Regular expressions in flex has error


I am new in flex and I want to design a scanner using flex.

At this step, I want to make regular expression to match with id, but here are some conditions:

  1. underline can exist in id

  2. you can use _ whenever you want, but if you are using them exactly consequently it can be at most 2 underlines for example :

    a_b_c »»»» true

    a___b »»»» false

    123abv »»»» false

  3. integers can't be at the beginning of an id

  4. underline can't exist at the end of an id

The regular expression I have written for that is :

(\b(_{0,2}[A-Za-z][0-9A-Za-z]*(_{0,2}[0-9A-Za-z]+)*)\b)

but now I have 2 questions:

  1. Is the regular expression true? I have tested it in rubular.com and I think this is true but I'm not sure?

  2. The other important problem is that when I write this in my flex file, Unfortunately no id is identified. But I can't why it is not recognized

Can anyone please help me?


Solution

  • The problem here is your ID regular expression. You are using \b to match a word boundary, but Flex's regular expressions have no built-in support for matching word boundaries. Other than that, your regular expression is sound. I was able to get your code working using this modified version of yours: _{0,2}[A-Za-z][0-9A-Za-z]*(_{0,2}[0-9A-Za-z]+)*. (I just got rid of the \b's, and some of the parentheses that bothered me).

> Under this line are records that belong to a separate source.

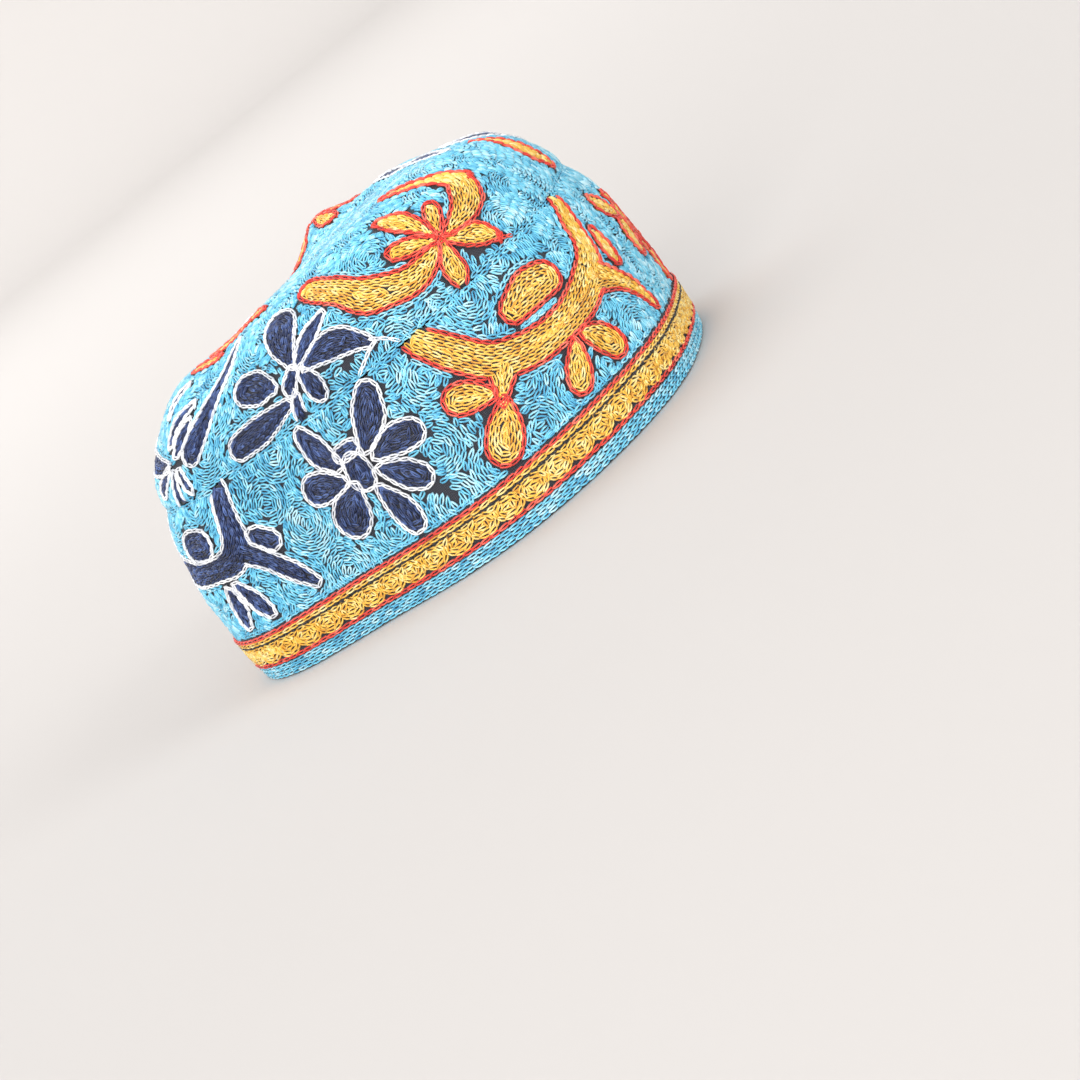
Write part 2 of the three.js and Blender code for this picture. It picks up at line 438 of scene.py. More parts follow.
# %% The crown's cloth
def crown_cloth():
    """Rings of points from the edge to the middle outside, and back to the edge inside."""
    rings = CROWN_RINGS
    radius = CROWN_DISC * np.linspace(1, 0.01, rings)
    radius = np.concatenate([radius, radius[::-1]])[:, None]
    depth = np.repeat([CLOTH_DEPTH, CLOTH_DEPTH + CLOTH_THICKNESS], rings)[:, None]
    bearing = (np.arange(AROUND) * 2 * np.pi / AROUND)[None]
    x, y = radius * np.cos(bearing), radius * np.sin(bearing)
    points = on_crown(x, y, -np.broadcast_to(depth, x.shape))
    side = wrapped_faces(rings, AROUND, wrap_rows=False)
    edge = np.arange(AROUND)
    rim = [edge, (2 * rings - 1) * AROUND + edge]
    rim = np.stack([rim[0], rim[1], np.roll(rim[1], -1), np.roll(rim[0], -1)], axis=-1)
    faces = np.concatenate([side, side + rings * AROUND, rim])
    flat = np.stack([x.ravel(), y.ravel()], axis=-1)
    points = points.reshape(-1, 3)
    piece = mesh_object("crown_cloth", points, faces, CHARCOAL_COTTON, flat[faces])
    close_poles(piece)
    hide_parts("crown")
    return piece


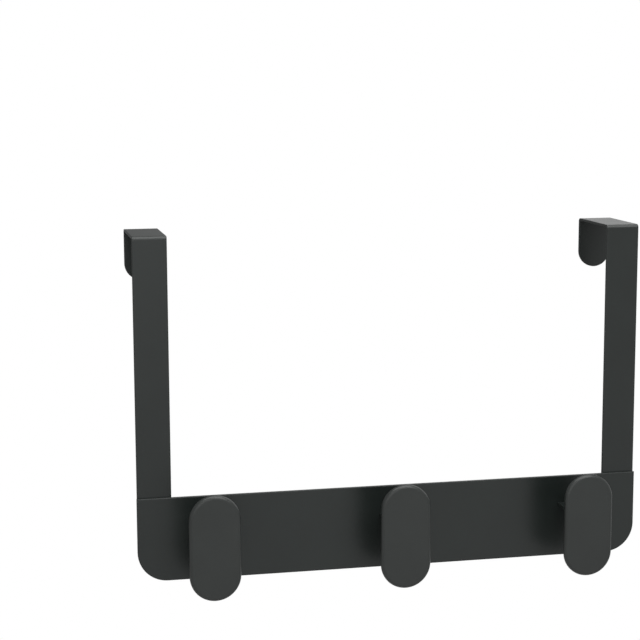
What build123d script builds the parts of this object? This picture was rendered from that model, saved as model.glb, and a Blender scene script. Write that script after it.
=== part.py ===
from build123d import *
import os

# Over-door rack with three pill-shaped hooks, of flat steel sheet and bent strip.
# X runs along the rail to the right, Y back through the door and Z up.
# The origin is halfway along the rail, where the door's front face meets its top edge.

# Rail: a flat plate across the front, square at the top and round at its lower corners
rail_length = 305.0
rail_height = 49.5
rail_sheet = 1.5
rail_lower_corner = 17.5
rail_upper_corner = 1.0

# Straps: flat strip lapped behind the rail's ends and bent over the top of the door
strap_width = 20.0
strap_sheet = 1.5
strap_inset = 0.3
strap_bend = 0.5
door_gap = 45.0
rail_drop = 150.5
tab_length = 30.5

# Hook faces: three thick pills held in front of the rail
hook_end_distance = 41.0
pill_width = 29.5
pill_height = 61.6
pill_sheet = 3.0
pill_front_break = 1.1
pill_front_ease = 0.5
pill_back_break = 0.6
pill_reach = 32.0
pill_lift = 1.7

# Hook brackets: strip bent to a shelf that meets the rail end on, and a leg down the pill
bracket_width = 16.0
bracket_sheet = 2.0
bracket_bend = 1.5
bracket_leg = 22.0
bracket_corner = 3.0
shelf_rise = 6.5
bead_leg = 2.0
bead_end_distance = 2.0

# Every sheet edge is broken, and each spot weld leaves a shallow dimple on its hidden side
edge_break = 0.2
weld_width = 5.0
weld_depth = 0.25
weld_slope = 60.0
strap_weld_spacing = 20.0
hook_weld_spacing = 8.0

# Planes of the stack, from the door forwards
strap_front = -strap_sheet
rail_front = strap_front - rail_sheet
pill_front = rail_front - pill_reach
pill_back = pill_front + pill_sheet

# Heights, from the top of the door downwards
rail_top = -rail_drop
rail_bottom = rail_top - rail_height
strap_top = strap_sheet
pill_middle = rail_top - rail_height / 2 + pill_lift
shelf_top = pill_middle + shelf_rise
shelf_bottom = shelf_top - bracket_sheet
leg_tip = shelf_top - bracket_leg

# The strap's half-round lower end stays inside the rail's round corner
strap_end_radius = strap_width / 2
strap_end_height = max(rail_lower_corner, strap_inset + strap_end_radius)
strap_low_centre = rail_bottom + strap_end_height
tab_low_centre = strap_top - tab_length + strap_end_radius
strap_middle = rail_length / 2 - strap_inset - strap_width / 2

# The outer hooks keep their distance from the rail's ends
hook_pitch = rail_length / 2 - hook_end_distance

# The dimples lie along the middle of each lap and of each bracket's leg
strap_weld_middle = (rail_top + strap_low_centre - strap_end_radius) / 2
hook_weld_height = (leg_tip + shelf_bottom) / 2

straps = {"left": -strap_middle, "right": strap_middle}
hooks = {"left": -hook_pitch, "middle": 0.0, "right": hook_pitch}


def outline_edges(piece, sheet):
    """The edges round a strip's outline, without its bend lines and its thickness lines."""
    along = piece.edges().filter_by(Axis.X, reverse=True)
    return [edge for edge in along if edge.length > 1.01 * sheet or edge.geom_type != GeomType.LINE]


os.makedirs("parts", exist_ok=True)

# Rail
with BuildPart() as rail:
    with BuildSketch(Plane.XZ.offset(-strap_front)) as rail_outline:
        with Locations((0, rail_top - rail_height / 2)):
            Rectangle(rail_length, rail_height)
        corners = rail_outline.vertices().group_by(Axis.Y)
        fillet(corners[0], radius=rail_lower_corner)
        fillet(corners[-1], radius=rail_upper_corner)
    extrude(amount=rail_sheet)
    rail_rim = rail.faces().filter_by(Axis.Y).edges()
    chamfer(rail_rim, length=edge_break)
rail.part.label = "rail_plate"
export_step(rail.part, "parts/rail_plate.step")

# Straps, each one strip: up the door, over its top and down behind it as a short tab
for side, strap_x in straps.items():
    with BuildPart() as strap:
        with BuildLine(Plane.YZ.offset(strap_x)) as strap_path:
            FilletPolyline(
                (-strap_sheet / 2, strap_low_centre),
                (-strap_sheet / 2, strap_sheet / 2),
                (door_gap + strap_sheet / 2, strap_sheet / 2),
                (door_gap + strap_sheet / 2, tab_low_centre),
                radius=strap_bend + strap_sheet / 2,
            )
        with BuildSketch(Plane(strap_path.line @ 0, x_dir=(1, 0, 0), z_dir=strap_path.line % 0)):
            Rectangle(strap_width, strap_sheet)
        sweep()
        with BuildSketch(Plane.XZ.offset(strap_sheet / 2)):
            with Locations((strap_x, strap_low_centre)):
                Circle(strap_end_radius)
        extrude(amount=strap_sheet / 2, both=True)
        with BuildSketch(Plane.XZ.offset(-door_gap - strap_sheet / 2)):
            with Locations((strap_x, tab_low_centre)):
                Circle(strap_end_radius)
        extrude(amount=strap_sheet / 2, both=True)
        chamfer(outline_edges(strap, strap_sheet), length=edge_break)
        with BuildSketch(Plane.XZ):
            with Locations((strap_x, strap_weld_middle)):
                with GridLocations(0, strap_weld_spacing, 1, 2):
                    Circle(weld_width / 2)
        extrude(amount=weld_depth, taper=weld_slope, mode=Mode.SUBTRACT)
    strap.part.label = side + "_strap"
    export_step(strap.part, "parts/" + strap.part.label + ".step")

# Hooks, each a pill on a bracket that is hidden behind it and has its weld bead under the shelf
for side, hook_x in hooks.items():
    with BuildPart() as bracket:
        with BuildLine(Plane.YZ.offset(hook_x)) as bracket_path:
            FilletPolyline(
                (rail_front, shelf_top - bracket_sheet / 2),
                (pill_back + bracket_sheet / 2, shelf_top - bracket_sheet / 2),
                (pill_back + bracket_sheet / 2, leg_tip),
                radius=bracket_bend + bracket_sheet / 2,
            )
        with BuildSketch(Plane(bracket_path.line @ 0, x_dir=(1, 0, 0), z_dir=bracket_path.line % 0)):
            Rectangle(bracket_width, bracket_sheet)
        sweep()
        leg_corners = bracket.edges().filter_by(Axis.Y).group_by(Axis.Z)[0]
        fillet(leg_corners, radius=bracket_corner)
        chamfer(outline_edges(bracket, bracket_sheet), length=edge_break)
        with BuildSketch(Plane.XZ.offset(-pill_back - bracket_sheet)):
            with Locations((hook_x, hook_weld_height)):
                with GridLocations(hook_weld_spacing, 0, 2, 1):
                    Circle(weld_width / 2)
        extrude(amount=weld_depth, taper=weld_slope, mode=Mode.SUBTRACT)
        with BuildSketch(Plane.YZ.offset(hook_x)):
            with BuildLine():
                Polyline(
                    (rail_front, shelf_bottom),
                    (rail_front, shelf_bottom - bead_leg),
                    (rail_front - bead_leg, shelf_bottom),
                    close=True,
                )
            make_face()
        extrude(amount=bracket_width / 2 - bead_end_distance, both=True)
    bracket.part.label = side + "_hook_bracket"
    export_step(bracket.part, "parts/" + bracket.part.label + ".step")

    with BuildPart() as pill:
        with BuildSketch(Plane.XZ.offset(-pill_back)):
            with Locations((hook_x, pill_middle)):
                SlotOverall(pill_height, pill_width, rotation=90)
        extrude(amount=pill_sheet)
        chamfer(pill.edges().group_by(Axis.Y)[-1], length=pill_back_break)
        chamfer(pill.edges().group_by(Axis.Y)[0], length=pill_front_break)
        front_band = pill.edges().group_by(Axis.Y)
        chamfer(front_band[0] + front_band[2], length=pill_front_ease)
    pill.part.label = side + "_hook_face"
    export_step(pill.part, "parts/" + pill.part.label + ".step")
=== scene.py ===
import math

import bpy
from mathutils import Matrix, Vector


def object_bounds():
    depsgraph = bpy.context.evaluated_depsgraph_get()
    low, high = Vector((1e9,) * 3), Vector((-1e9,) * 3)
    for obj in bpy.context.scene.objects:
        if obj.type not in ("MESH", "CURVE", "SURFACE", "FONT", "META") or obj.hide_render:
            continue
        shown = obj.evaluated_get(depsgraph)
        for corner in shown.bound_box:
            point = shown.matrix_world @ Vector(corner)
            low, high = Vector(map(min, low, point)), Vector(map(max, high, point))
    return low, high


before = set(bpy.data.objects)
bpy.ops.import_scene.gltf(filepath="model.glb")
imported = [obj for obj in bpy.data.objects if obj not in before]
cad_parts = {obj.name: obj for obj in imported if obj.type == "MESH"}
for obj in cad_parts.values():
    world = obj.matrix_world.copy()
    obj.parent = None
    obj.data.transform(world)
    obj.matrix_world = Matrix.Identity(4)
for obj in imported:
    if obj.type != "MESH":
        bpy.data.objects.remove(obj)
cad_low, cad_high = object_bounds()

# Rail plate: one piece of flat steel sheet, its lower corners cut round and its upper ones nearly
# square. It is degreased, sprayed with anthracite powder and baked, which leaves a matt coat with a
# fine grain, a little duller where it is drawn thin over the cut edges and bends. There the colour is
# paler too, partly for the thin coat and partly as painted highlight.
COAT_COLOUR = (0.0080, 0.0114, 0.0102, 1.0)
# Paler colour at cut edges and bends, for the thinner coat there and as painted highlight.
COAT_THIN_EDGE_AND_HIGHLIGHT_COLOUR = (0.0180, 0.0220, 0.0205, 1.0)
COAT_ROUGHNESS = 0.34
COAT_IOR = 1.5

CLOUD_SIZE = 0.030
CLOUD_DETAIL = 3.0
CLOUD_TONE = 0.25
CLOUD_ROUGHNESS = 0.12

GRAIN_SIZE = 0.0008
GRAIN_DETAIL = 2.0
GRAIN_HEIGHT = 0.000025
GRAIN_ROUGHNESS = 0.08

EDGE_SOFTNESS = 0.0010
EDGE_SAMPLES = 8
EDGE_START = 0.01
EDGE_FULL = 0.16
EDGE_THIN_COAT_AND_HIGHLIGHT_SHARE = 0.30
EDGE_DULLING = 0.40


class Wire:
    """One output of a shader node. Sums on it add Math nodes, so that 1 - mask works."""

    def __init__(self, finish, socket):
        self.finish = finish
        self.socket = socket

    def math(self, operation, first, second):
        return self.finish.node("ShaderNodeMath", {"operation": operation}, {0: first, 1: second})["Value"]

    def __add__(self, other):
        return self.math("ADD", self, other)

    def __sub__(self, other):
        return self.math("SUBTRACT", self, other)

    def __rsub__(self, other):
        return self.math("SUBTRACT", other, self)

    def __mul__(self, other):
        return self.math("MULTIPLY", self, other)

    __radd__ = __add__
    __rmul__ = __mul__


class Finish:
    """The node tree of a material or of the room's light, with one method that adds any node to it."""

    def __init__(self, owner):
        owner.use_nodes = True
        self.tree = owner.node_tree
        self.tree.nodes.clear()

    def node(self, kind, settings, sockets):
        """Adds a node, sets its settings first and then its sockets, and gives its outputs by name.

        A socket is named, or numbered among the open ones, and gets a value or a wire."""
        made = self.tree.nodes.new(kind)
        for name, value in settings.items():
            setattr(made, name, value)
        open_sockets = [socket for socket in made.inputs if socket.enabled]
        by_key = dict(enumerate(open_sockets))
        by_key.update({socket.name: socket for socket in reversed(open_sockets)})
        for key, value in sockets.items():
            if isinstance(value, Wire):
                self.tree.links.new(value.socket, by_key[key])
            else:
                by_key[key].default_value = value
        return {out.name: Wire(self, out) for out in made.outputs if out.enabled}


def scaled(colour, share):
    """The colour with its red, green and blue multiplied by one share."""
    red, green, blue, alpha = colour
    return (red * share, green * share, blue * share, alpha)


def powder_coat(name, colour, softness):
    """A matt powder coat: fine grain as bump, faint clouds in tone and gloss, and an edge paled partly by
    thin coat and partly as painted highlight.

    The edge mask is 1 minus the dot product of the plain normal and the normal softened over
    the edge's radius, so it is zero on flat sheet and rises at every cut edge and bend."""
    material = bpy.data.materials.new(name)
    coat = Finish(material)
    place = coat.node("ShaderNodeTexCoord", {}, {})["Object"]
    clouds = coat.node(
        "ShaderNodeTexNoise", {}, {"Vector": place, "Scale": 1 / CLOUD_SIZE, "Detail": CLOUD_DETAIL}
    )["Fac"]
    grain = coat.node(
        "ShaderNodeTexNoise", {}, {"Vector": place, "Scale": 1 / GRAIN_SIZE, "Detail": GRAIN_DETAIL}
    )["Fac"]
    soft = coat.node("ShaderNodeBevel", {"samples": EDGE_SAMPLES}, {"Radius": softness})["Normal"]
    plain = coat.node("ShaderNodeNewGeometry", {}, {})["True Normal"]
    agreement = coat.node(
        "ShaderNodeVectorMath", {"operation": "DOT_PRODUCT"}, {0: soft, 1: plain}
    )["Value"]
    edge = coat.node(
        "ShaderNodeMapRange", {}, {"Value": 1 - agreement, "From Min": EDGE_START, "From Max": EDGE_FULL}
    )["Result"]
    darkest = scaled(colour, 1 - CLOUD_TONE)
    palest = scaled(colour, 1 + CLOUD_TONE)
    flat_tone = coat.node(
        "ShaderNodeMix", {"data_type": "RGBA"}, {"Factor": clouds, "A": darkest, "B": palest}
    )["Result"]
    # Painted highlight: the colour is paled along every cut edge and bend, beside the real thin coat
    # there.
    thin_coat_and_painted_highlight = edge * EDGE_THIN_COAT_AND_HIGHLIGHT_SHARE
    tone = coat.node(
        "ShaderNodeMix", {"data_type": "RGBA"}, {"Factor": thin_coat_and_painted_highlight, "A": flat_tone, "B": COAT_THIN_EDGE_AND_HIGHLIGHT_COLOUR}
    )["Result"]
    uneven = (clouds - 0.5) * CLOUD_ROUGHNESS + (grain - 0.5) * GRAIN_ROUGHNESS
    grained = coat.node(
        "ShaderNodeBump", {}, {"Height": grain, "Distance": GRAIN_HEIGHT, "Normal": soft}
    )["Normal"]
    surface = coat.node(
        "ShaderNodeBsdfPrincipled",
        {},
        {
            "Base Color": tone,
            "Roughness": COAT_ROUGHNESS + uneven + edge * EDGE_DULLING,
            "IOR": COAT_IOR,
            "Normal": grained,
        },
    )["BSDF"]
    coat.node("ShaderNodeOutputMaterial", {}, {"Surface": surface})
    return material


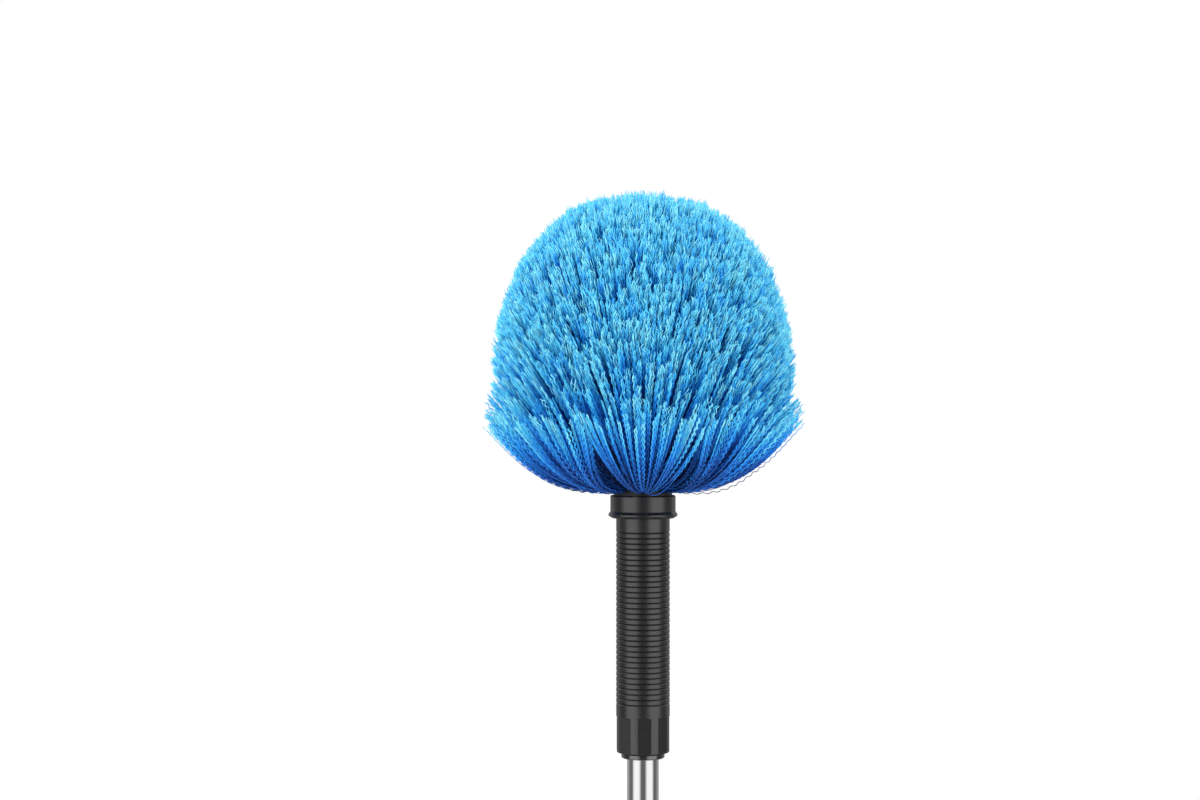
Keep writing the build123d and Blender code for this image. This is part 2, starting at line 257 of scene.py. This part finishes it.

    Unfortunately, this causes a slight problem. Say that you're lexing and run across something like 12_345. Flex will read 12, assume that it found an IC, and then read _. Finding no match, it will print that to stdout, then read 345 as another IC.

    In order to avoid this issue (caused by Flex's lack of word boundaries), you could do one of two things:

    • Create a rule at the end that matches any character (other than whitespace) and make it give an error. This would stop Flex when it got to _ in the example above.
    • Create a rule at the end that matches any combination of letters, numbers, and underscores ([_0-9A-Za-z]+). If it is matched, give an error. This will cause Flex to return the entire token 12_345 as an error in the above example.

    One other problem: The ID regular expression still won't match anything with underscores at the end of it. This means your current regular expression isn't perfect, and you'll need to do some tweaking with it, but now you know not to use the \b symbol. Here is a reference on Flex's regular expression syntax so you can find other things to use/avoid.